What is to be transcribed is the run of lines opening with the one that has "name, lock_lever(sx, sy))" and closing with the one that has "in imported if", and only that run, exactly.
--- BEGIN AVAILABLE DATA ---
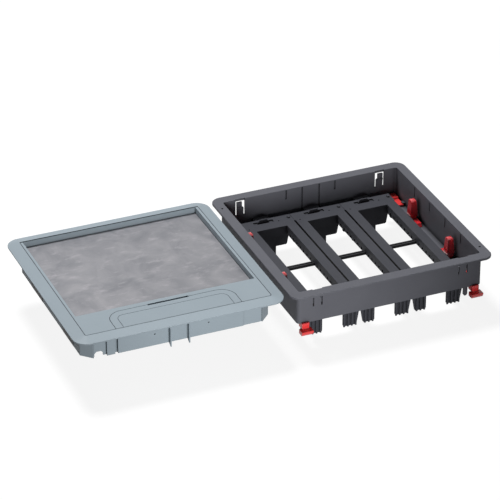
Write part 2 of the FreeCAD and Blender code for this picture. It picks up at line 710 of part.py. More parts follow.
def corner_backing():
    """Box behind the slot and the hollow at the left of the front skirt, with a low arch in it."""
    x0 = front_hollow[0] - 2.0
    x1 = front_slot[1] + skirt_wall
    y0 = -skirt_front + skirt_wall - 0.3
    y1 = -skirt_front + hollow_back
    top = tray_under - lid_step
    back = block(x0, x1, y1, y1 + skirt_wall - 0.4, -skirt_drop, top)
    sides = [block(x, x + 2.0, y0, y1 + 0.5, -skirt_drop, top) for x in (x0, x1 - 2.0)]
    middle = (low_arch[0] + low_arch[1]) / 2
    half = (low_arch[1] - low_arch[0]) / 2
    arch = [V(middle - half, y1 - 1, -skirt_drop - 1), V(middle - half, y1 - 1, -skirt_drop + low_arch_tall - 3),
            V(middle - half + 3, y1 - 1, -skirt_drop + low_arch_tall),
            V(middle + half - 3, y1 - 1, -skirt_drop + low_arch_tall),
            V(middle + half, y1 - 1, -skirt_drop + low_arch_tall - 3), V(middle + half, y1 - 1, -skirt_drop - 1)]
    return back.fuse(sides).cut(prism(arch, V(0, skirt_wall + 2, 0)))


def cover_frame():
    fins, cuts = skirt_details()
    body = cover_rim().fuse(cover_skirt()).cut(cuts).fuse(fins + [corner_backing()])
    pin_holes = [rod(V(s * (lid_x - 1), hinge_y, hinge_z), V(s, 0, 0), 1 + lid_gap + lid_pin_in_frame + 0.1,
                     lid_pin_radius + 0.02) for s in (-1, 1)]
    return body.cut(pin_holes).removeSplitter().translated(cover_centre)


def side_clip(sx, sy):
    """Dark clip let into the side skirt and hooked round its lower edge."""
    y0, y1 = clip_back if sy > 0 else clip_front
    x = skirt_x - clip_let_in
    out = x + clip_thick
    top = -skirt_drop + clip_tall
    inside = skirt_x - skirt_wall
    profile = [V(x, y0, top), V(out - 0.5, y0, top), V(out, y0, top - 2.5), V(out, y0, -skirt_drop + 2),
               V(x + 0.5, y0, -skirt_drop - 1.0), V(inside - 1.0, y0, -skirt_drop - 1.0),
               V(inside - 1.0, y0, -skirt_drop + 5), V(inside, y0, -skirt_drop + 5),
               V(inside, y0, -skirt_drop), V(x, y0, -skirt_drop)]
    return mirrored(prism(profile, V(0, y1 - y0, 0)), sx, 1).translated(cover_centre)


# ---------------------------------------------------------------- lid, plate, handle and flap

def u_plate(half, back, radius, z0, z1):
    """Plate that is rounded at its two back corners and square at the front edge of the lid."""
    tongue = rounded_slab(-half, half, -lid_front - radius - 1, -back, radius, z0, z1)
    front = block(-half - 1, half + 1, -lid_front - 2 * radius - 2, leaf_hinge_y, z0 - 1, z1 + 1)
    return tongue.cut(front)


def lid():
    """Tray with a floor-covering recess and, in front of it, a panel with the handle pocket,
    the finger well and the way out for the cables."""
    slab = rounded_slab(-lid_x, lid_x, -lid_front, lid_back + lid_corner, lid_corner, lid_under, crown)
    slab = slab.cut(block(-lid_x - 1, lid_x + 1, lid_back, lid_back + lid_corner + 1, lid_under - 1, crown + 1))
    back_edge = edges_where(slab, lambda p: near(p.z, crown) and near(p.y, lid_back))
    slab = slab.makeFillet(hinge_round - 0.02, back_edge)
    tray = block(-tray_x, tray_x, -tray_front, lid_back - 0.2, tray_under, lid_under + 1)
    body = slab.fuse(tray)
    recess = block(-recess_x, recess_x, -recess_front, recess_back, recess_floor - plate_thick, crown + 1)
    under_0 = tray_under - 1
    hollow = block(-recess_x, recess_x, -tray_front + 2.0, -recess_front - 2.0, under_0, pocket_floor - 2.0)
    pocket = rounded_slab(-handle_half - leaf_gap, handle_half + leaf_gap, -lid_front - handle_corner - 2,
                          -handle_back + leaf_gap, handle_corner + leaf_gap, pocket_floor, crown + 1)
    front_way = block(-handle_half - leaf_gap, handle_half + leaf_gap, -lid_front - 1, -tray_front + 2.0,
                      lid_under - 1, crown + 1)
    cable_half = flap_half - cable_exit_inset
    cable_way = block(-cable_half, cable_half, -tray_front + 2.0, -flap_back - 4.0, under_0, crown + 1)
    slot = rounded_slab(-finger_slot_long / 2, finger_slot_long / 2, -handle_back - finger_slot_wide / 2,
                        -handle_back + finger_slot_wide / 2, finger_slot_wide / 2 - 0.01, pocket_floor - 1, crown + 1)
    pocket_wall = 2.0
    well_0 = -handle_back - finger_well + finger_slot_wide / 2
    well_1 = -handle_back + finger_slot_wide / 2
    well_box = block(-finger_slot_long / 2 - pocket_wall, finger_slot_long / 2 + pocket_wall,
                     well_0 - pocket_wall, well_1 + pocket_wall, tray_under, pocket_floor - 1)
    well_room = block(-finger_slot_long / 2, finger_slot_long / 2, well_0, well_1,
                      tray_under + pocket_wall, pocket_floor + 1)
    body = body.cut([recess, hollow]).fuse(well_box)
    body = body.cut([pocket, front_way, cable_way, slot, well_room])
    ribs = [block(x - 0.8, x + 0.8, -tray_front + 1.0, -recess_front - 1.0, tray_under, pocket_floor - 1.0)
            for x in (-handle_half - 10, handle_half + 10, -cable_half - 3.0, cable_half + 3.0)]
    body = body.fuse(ribs)
    hinge_holes = [rod(V(s * (lid_x + 1), hinge_y, hinge_z), V(-s, 0, 0), 1 + lid_pin_in_lid + 0.1,
                       lid_pin_radius + pin_play) for s in (-1, 1)]
    handle_holes = [rod(V(s * (handle_half - 1), leaf_hinge_y, leaf_hinge_z), V(s, 0, 0),
                        1 + leaf_gap + handle_pin_in_lid + 0.1, handle_pin_radius + 0.02) for s in (-1, 1)]
    return body.cut(hinge_holes + handle_holes).removeSplitter().translated(cover_centre)


def lid_plate():
    """Sheet-metal plate laid into the bottom of the recess."""
    play = 0.3
    plate = block(-recess_x + play, recess_x - play, -recess_front + play, recess_back - play,
                  recess_floor - plate_thick, recess_floor)
    return plate.translated(cover_centre)


def lid_pins():
    length = lid_pin_in_frame + lid_gap + lid_pin_in_lid
    pins = [rod(V(s * (lid_x - lid_pin_in_lid), hinge_y, hinge_z), V(s, 0, 0), length, lid_pin_radius)
            for s in (-1, 1)]
    return Part.makeCompound(pins).translated(cover_centre)


def turning_edge(half_0, half_1):
    """Round front edge of a leaf, which turns about the handle pins."""
    return rod(V(half_0, leaf_hinge_y, leaf_hinge_z), V(1, 0, 0), half_1 - half_0, leaf_round)


def handle_bore(half):
    return rod(V(-half - 1, leaf_hinge_y, leaf_hinge_z), V(1, 0, 0), 2 * half + 2, handle_pin_radius + pin_play)


def lift_handle():
    """U-shaped handle, flush in the lid, with a scoop at its back edge for the fingers."""
    outer = u_plate(handle_half, handle_back, handle_corner, leaf_under, crown)
    inner_half = handle_half - handle_band
    inner = u_plate(inner_half, handle_back + handle_band, handle_corner - handle_band,
                    leaf_under - 1, crown + 1)
    body = outer.cut(inner.fuse(block(-inner_half, inner_half, leaf_hinge_y - 1, leaf_hinge_y + 1,
                                      leaf_under - 1, crown + 1)))
    ends = [turning_edge(-handle_half, -inner_half), turning_edge(inner_half, handle_half)]
    scoop = rounded_slab(-finger_slot_long / 2, finger_slot_long / 2, -handle_back - finger_slot_wide / 2,
                         -handle_back + finger_slot_wide / 2, finger_slot_wide / 2 - 0.01,
                         leaf_under - 1, crown + 1)
    return body.fuse(ends).cut([handle_bore(handle_half), scoop]).removeSplitter().translated(cover_centre)


def cable_flap():
    """Flap over the cable outlet, inside the handle and on the same pins."""
    leaf = u_plate(flap_half, flap_back, flap_corner, leaf_under, crown)
    edge = turning_edge(-flap_half, flap_half)
    bores = [rod(V(s * (flap_half + 1), leaf_hinge_y, leaf_hinge_z), V(-s, 0, 0), 1 + handle_pin_in_flap + 0.2,
                 handle_pin_radius + pin_play) for s in (-1, 1)]
    return leaf.fuse(edge).cut(bores).removeSplitter().translated(cover_centre)


def handle_pins():
    start = flap_half - handle_pin_in_flap
    end = handle_half + leaf_gap + handle_pin_in_lid
    pins = [rod(V(s * start, leaf_hinge_y, leaf_hinge_z), V(s, 0, 0), end - start, handle_pin_radius)
            for s in (-1, 1)]
    return Part.makeCompound(pins).translated(cover_centre)


# ---------------------------------------------------------------- all nodes

def main():
    save("box_frame", box_frame())
    save("lever_pins", lever_pins())
    for number, place in enumerate(frame_places, 1):
        save("module_frame_%d" % number, module_frame(place))
        save("cross_bar_%d" % number, cross_bar(place))
    for sx, sy in corners:
        name = corner_names[(sx, sy)]
        save("lock_lever_" + name, lock_lever(sx, sy))
        save("floor_claw_" + name, floor_claw(sx, sy))
        save("side_clip_" + name, side_clip(sx, sy))
    save("cover_frame", cover_frame())
    save("lid", lid())
    save("lid_plate", lid_plate())
    save("lid_pins", lid_pins())
    save("lift_handle", lift_handle())
    save("cable_flap", cable_flap())
    save("handle_pins", handle_pins())


main()
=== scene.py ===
import bmesh
import bpy
from mathutils import Matrix, Vector


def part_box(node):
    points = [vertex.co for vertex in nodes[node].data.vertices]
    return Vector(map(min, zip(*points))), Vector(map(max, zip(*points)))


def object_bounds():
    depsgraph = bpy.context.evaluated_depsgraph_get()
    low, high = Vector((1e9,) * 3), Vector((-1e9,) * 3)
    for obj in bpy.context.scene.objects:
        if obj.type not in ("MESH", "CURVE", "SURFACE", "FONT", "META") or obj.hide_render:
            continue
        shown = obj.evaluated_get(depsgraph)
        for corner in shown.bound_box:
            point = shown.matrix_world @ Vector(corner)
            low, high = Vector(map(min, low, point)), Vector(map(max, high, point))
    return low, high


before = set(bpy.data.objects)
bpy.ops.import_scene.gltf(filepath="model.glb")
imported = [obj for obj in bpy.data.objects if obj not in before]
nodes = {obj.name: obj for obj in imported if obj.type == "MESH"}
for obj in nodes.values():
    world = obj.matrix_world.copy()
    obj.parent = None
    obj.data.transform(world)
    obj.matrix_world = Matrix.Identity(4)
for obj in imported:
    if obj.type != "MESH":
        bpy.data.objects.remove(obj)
cad_low, cad_high = [list(corner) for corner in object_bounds()]
scene = bpy.context.scene
scene.view_settings.view_transform = "Standard"


# ------------------------------------------------------------------ camera
# A long lens far off, above the left front, so that the box and the cover lying at its left
# both show their fronts and their open tops.
back = Vector((-0.336, -0.798, 0.4996)).normalized()
right = Vector((0.9216, -0.388, 0.0)).normalized()
up = back.cross(right)
flange_top = Vector((0.0, 0.0, 0.003))
aim = flange_top + right * -0.13363 + up * -0.03038
camera_distance = 3.866
lens = bpy.data.cameras.new("camera")
lens.lens = 207.14
lens.sensor_width = 36.0
lens.clip_start, lens.clip_end = 0.1, 100.0
camera = bpy.data.objects.new("camera", lens)
scene.collection.objects.link(camera)
camera_turn = Matrix((right, up, back)).transposed().to_4x4()
camera.matrix_world = Matrix.Translation(aim + back * camera_distance) @ camera_turn
scene.camera = camera


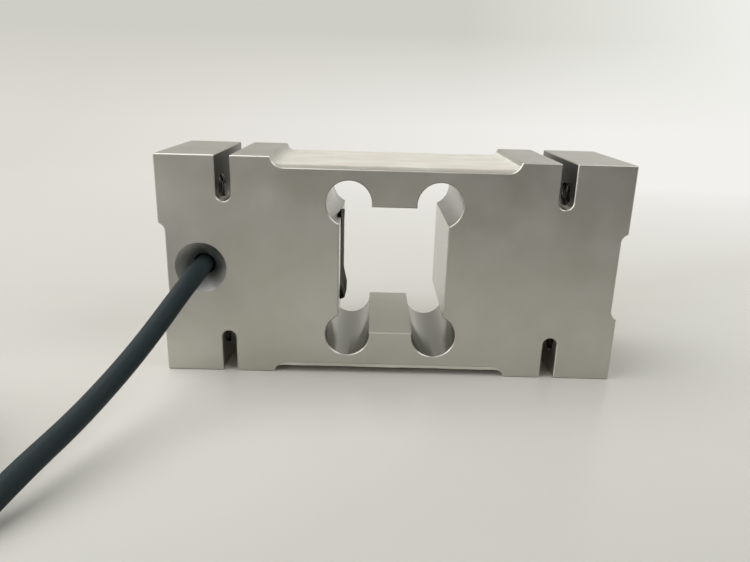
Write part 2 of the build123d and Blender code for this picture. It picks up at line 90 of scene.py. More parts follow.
--- END AVAILABLE DATA ---
EXERCISE ANSWER.
        save("lock_lever_" + name, lock_lever(sx, sy))
        save("floor_claw_" + name, floor_claw(sx, sy))
        save("side_clip_" + name, side_clip(sx, sy))
    save("cover_frame", cover_frame())
    save("lid", lid())
    save("lid_plate", lid_plate())
    save("lid_pins", lid_pins())
    save("lift_handle", lift_handle())
    save("cable_flap", cable_flap())
    save("handle_pins", handle_pins())


main()
=== scene.py ===
import bmesh
import bpy
from mathutils import Matrix, Vector


def part_box(node):
    points = [vertex.co for vertex in nodes[node].data.vertices]
    return Vector(map(min, zip(*points))), Vector(map(max, zip(*points)))


def object_bounds():
    depsgraph = bpy.context.evaluated_depsgraph_get()
    low, high = Vector((1e9,) * 3), Vector((-1e9,) * 3)
    for obj in bpy.context.scene.objects:
        if obj.type not in ("MESH", "CURVE", "SURFACE", "FONT", "META") or obj.hide_render:
            continue
        shown = obj.evaluated_get(depsgraph)
        for corner in shown.bound_box:
            point = shown.matrix_world @ Vector(corner)
            low, high = Vector(map(min, low, point)), Vector(map(max, high, point))
    return low, high


before = set(bpy.data.objects)
bpy.ops.import_scene.gltf(filepath="model.glb")
imported = [obj for obj in bpy.data.objects if obj not in before]
nodes = {obj.name: obj for obj in imported if obj.type == "MESH"}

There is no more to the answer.